- Task prompt -
Copy each line exactly.

- Recorded data -
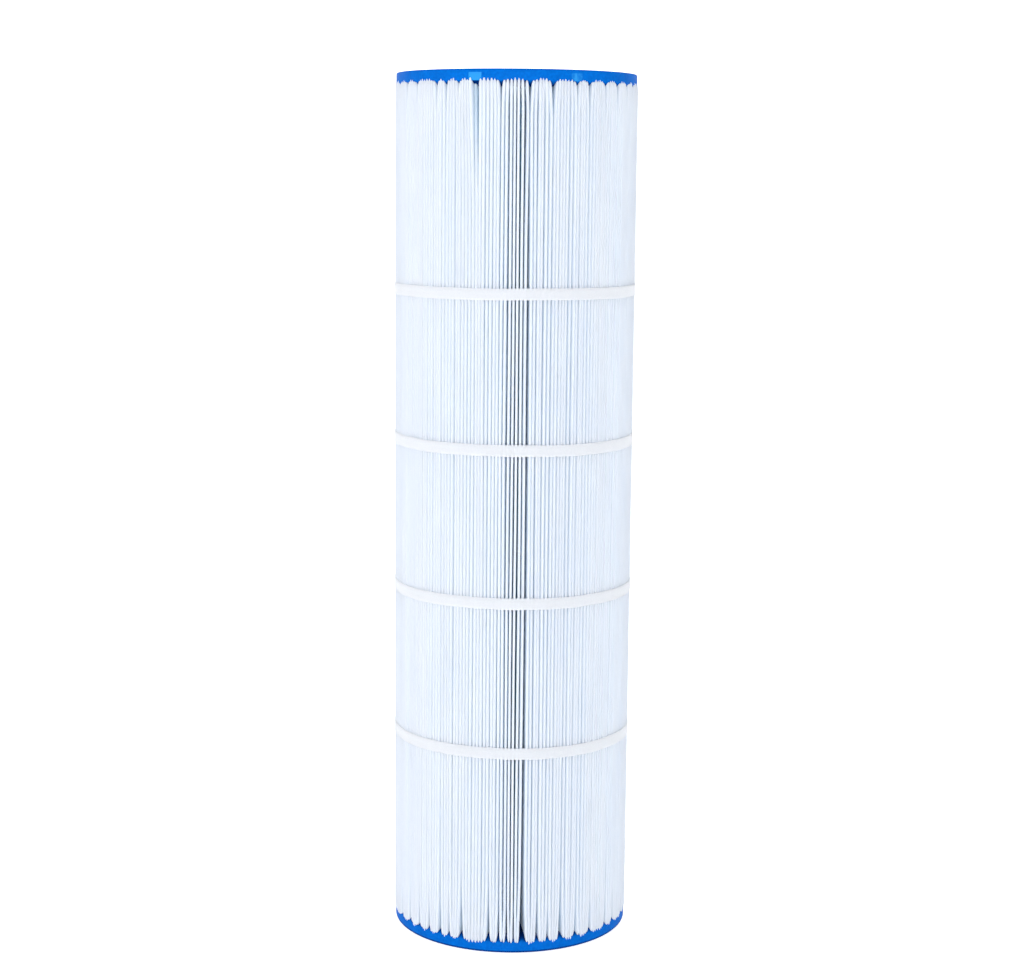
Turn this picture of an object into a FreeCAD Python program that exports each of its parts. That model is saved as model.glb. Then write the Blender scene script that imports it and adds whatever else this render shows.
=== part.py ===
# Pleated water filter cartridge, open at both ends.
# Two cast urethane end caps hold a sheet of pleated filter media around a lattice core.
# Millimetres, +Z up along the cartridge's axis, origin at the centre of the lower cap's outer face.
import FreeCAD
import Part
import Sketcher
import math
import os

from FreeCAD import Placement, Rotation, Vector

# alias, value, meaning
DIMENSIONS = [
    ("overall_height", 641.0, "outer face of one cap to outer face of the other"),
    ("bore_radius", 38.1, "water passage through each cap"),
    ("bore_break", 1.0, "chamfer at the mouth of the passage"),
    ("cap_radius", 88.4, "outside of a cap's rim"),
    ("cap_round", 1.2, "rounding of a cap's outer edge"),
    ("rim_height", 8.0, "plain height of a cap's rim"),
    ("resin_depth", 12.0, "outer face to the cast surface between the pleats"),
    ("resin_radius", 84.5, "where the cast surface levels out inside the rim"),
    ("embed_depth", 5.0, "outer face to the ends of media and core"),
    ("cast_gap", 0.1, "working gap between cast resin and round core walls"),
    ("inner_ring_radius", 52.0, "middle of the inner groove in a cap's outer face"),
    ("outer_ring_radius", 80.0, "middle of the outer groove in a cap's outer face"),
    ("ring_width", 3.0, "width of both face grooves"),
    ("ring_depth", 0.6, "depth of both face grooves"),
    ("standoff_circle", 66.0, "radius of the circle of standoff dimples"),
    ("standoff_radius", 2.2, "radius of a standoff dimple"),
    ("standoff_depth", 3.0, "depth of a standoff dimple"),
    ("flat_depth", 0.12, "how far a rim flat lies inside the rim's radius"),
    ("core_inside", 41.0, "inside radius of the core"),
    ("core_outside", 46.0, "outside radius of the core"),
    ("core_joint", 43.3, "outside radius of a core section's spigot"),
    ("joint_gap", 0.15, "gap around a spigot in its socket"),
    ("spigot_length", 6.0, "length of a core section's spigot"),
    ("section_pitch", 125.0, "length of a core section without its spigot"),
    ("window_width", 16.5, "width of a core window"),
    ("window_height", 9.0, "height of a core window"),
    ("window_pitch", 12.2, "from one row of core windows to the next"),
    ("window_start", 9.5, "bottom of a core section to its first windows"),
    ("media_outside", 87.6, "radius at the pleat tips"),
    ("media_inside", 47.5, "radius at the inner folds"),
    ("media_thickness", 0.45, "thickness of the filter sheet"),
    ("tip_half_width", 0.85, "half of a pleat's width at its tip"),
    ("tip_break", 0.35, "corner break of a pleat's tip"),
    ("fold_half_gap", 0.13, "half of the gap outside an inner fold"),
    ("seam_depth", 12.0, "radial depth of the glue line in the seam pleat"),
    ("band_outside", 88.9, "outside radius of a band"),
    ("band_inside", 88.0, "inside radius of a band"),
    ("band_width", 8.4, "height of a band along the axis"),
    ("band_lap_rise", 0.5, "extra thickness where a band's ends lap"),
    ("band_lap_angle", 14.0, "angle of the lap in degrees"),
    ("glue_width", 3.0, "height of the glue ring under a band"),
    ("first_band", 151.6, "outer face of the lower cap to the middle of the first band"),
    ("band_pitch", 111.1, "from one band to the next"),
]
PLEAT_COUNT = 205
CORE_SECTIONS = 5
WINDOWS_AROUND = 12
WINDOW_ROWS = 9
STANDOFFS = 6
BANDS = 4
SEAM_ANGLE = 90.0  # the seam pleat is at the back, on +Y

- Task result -
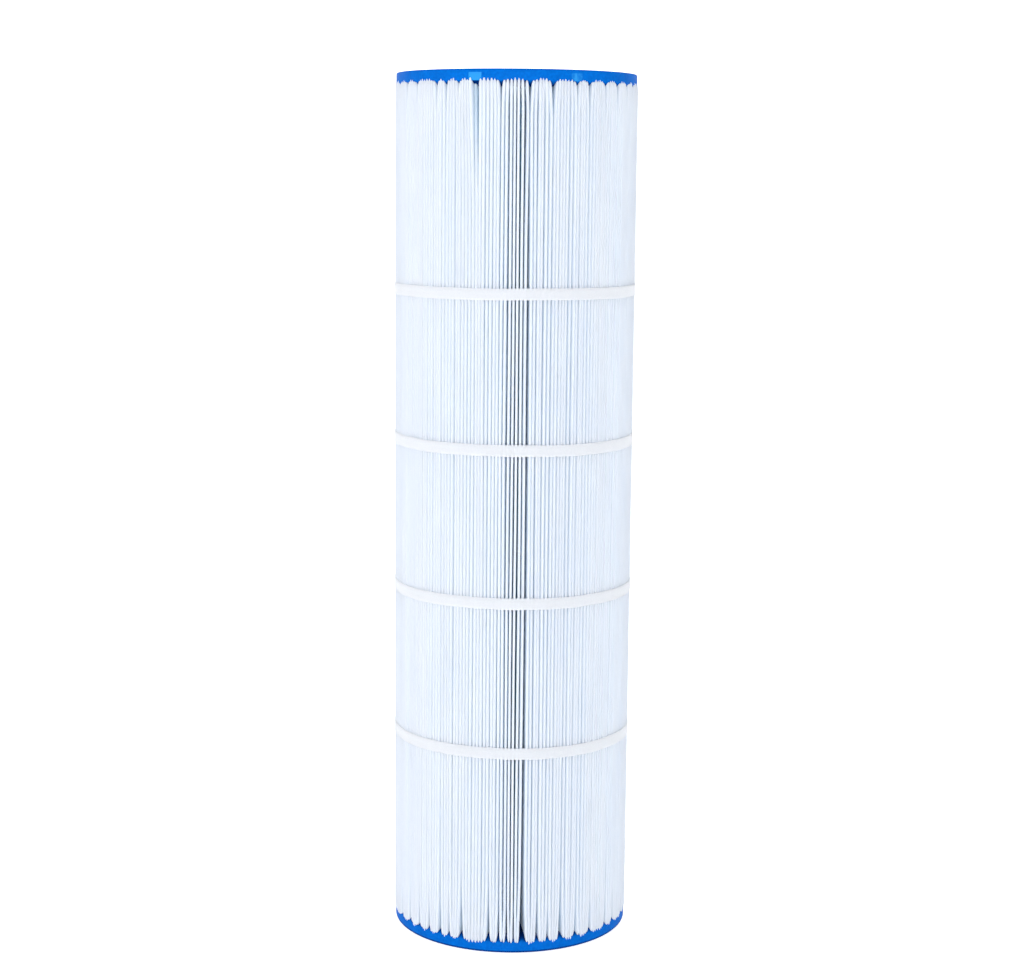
Turn this picture of an object into a FreeCAD Python program that exports each of its parts. That model is saved as model.glb. Then write the Blender scene script that imports it and adds whatever else this render shows.
=== part.py ===
# Pleated water filter cartridge, open at both ends.
# Two cast urethane end caps hold a sheet of pleated filter media around a lattice core.
# Millimetres, +Z up along the cartridge's axis, origin at the centre of the lower cap's outer face.
import FreeCAD
import Part
import Sketcher
import math
import os

from FreeCAD import Placement, Rotation, Vector

# alias, value, meaning
DIMENSIONS = [
    ("overall_height", 641.0, "outer face of one cap to outer face of the other"),
    ("bore_radius", 38.1, "water passage through each cap"),
    ("bore_break", 1.0, "chamfer at the mouth of the passage"),
    ("cap_radius", 88.4, "outside of a cap's rim"),
    ("cap_round", 1.2, "rounding of a cap's outer edge"),
    ("rim_height", 8.0, "plain height of a cap's rim"),
    ("resin_depth", 12.0, "outer face to the cast surface between the pleats"),
    ("resin_radius", 84.5, "where the cast surface levels out inside the rim"),
    ("embed_depth", 5.0, "outer face to the ends of media and core"),
    ("cast_gap", 0.1, "working gap between cast resin and round core walls"),
    ("inner_ring_radius", 52.0, "middle of the inner groove in a cap's outer face"),
    ("outer_ring_radius", 80.0, "middle of the outer groove in a cap's outer face"),
    ("ring_width", 3.0, "width of both face grooves"),
    ("ring_depth", 0.6, "depth of both face grooves"),
    ("standoff_circle", 66.0, "radius of the circle of standoff dimples"),
    ("standoff_radius", 2.2, "radius of a standoff dimple"),
    ("standoff_depth", 3.0, "depth of a standoff dimple"),
    ("flat_depth", 0.12, "how far a rim flat lies inside the rim's radius"),
    ("core_inside", 41.0, "inside radius of the core"),
    ("core_outside", 46.0, "outside radius of the core"),
    ("core_joint", 43.3, "outside radius of a core section's spigot"),
    ("joint_gap", 0.15, "gap around a spigot in its socket"),
    ("spigot_length", 6.0, "length of a core section's spigot"),
    ("section_pitch", 125.0, "length of a core section without its spigot"),
    ("window_width", 16.5, "width of a core window"),
    ("window_height", 9.0, "height of a core window"),
    ("window_pitch", 12.2, "from one row of core windows to the next"),
    ("window_start", 9.5, "bottom of a core section to its first windows"),
    ("media_outside", 87.6, "radius at the pleat tips"),
    ("media_inside", 47.5, "radius at the inner folds"),
    ("media_thickness", 0.45, "thickness of the filter sheet"),
    ("tip_half_width", 0.85, "half of a pleat's width at its tip"),
    ("tip_break", 0.35, "corner break of a pleat's tip"),
    ("fold_half_gap", 0.13, "half of the gap outside an inner fold"),
    ("seam_depth", 12.0, "radial depth of the glue line in the seam pleat"),
    ("band_outside", 88.9, "outside radius of a band"),
    ("band_inside", 88.0, "inside radius of a band"),
    ("band_width", 8.4, "height of a band along the axis"),
    ("band_lap_rise", 0.5, "extra thickness where a band's ends lap"),
    ("band_lap_angle", 14.0, "angle of the lap in degrees"),
    ("glue_width", 3.0, "height of the glue ring under a band"),
    ("first_band", 151.6, "outer face of the lower cap to the middle of the first band"),
    ("band_pitch", 111.1, "from one band to the next"),
]
PLEAT_COUNT = 205
CORE_SECTIONS = 5
WINDOWS_AROUND = 12
WINDOW_ROWS = 9
STANDOFFS = 6
BANDS = 4
SEAM_ANGLE = 90.0  # the seam pleat is at the back, on +Y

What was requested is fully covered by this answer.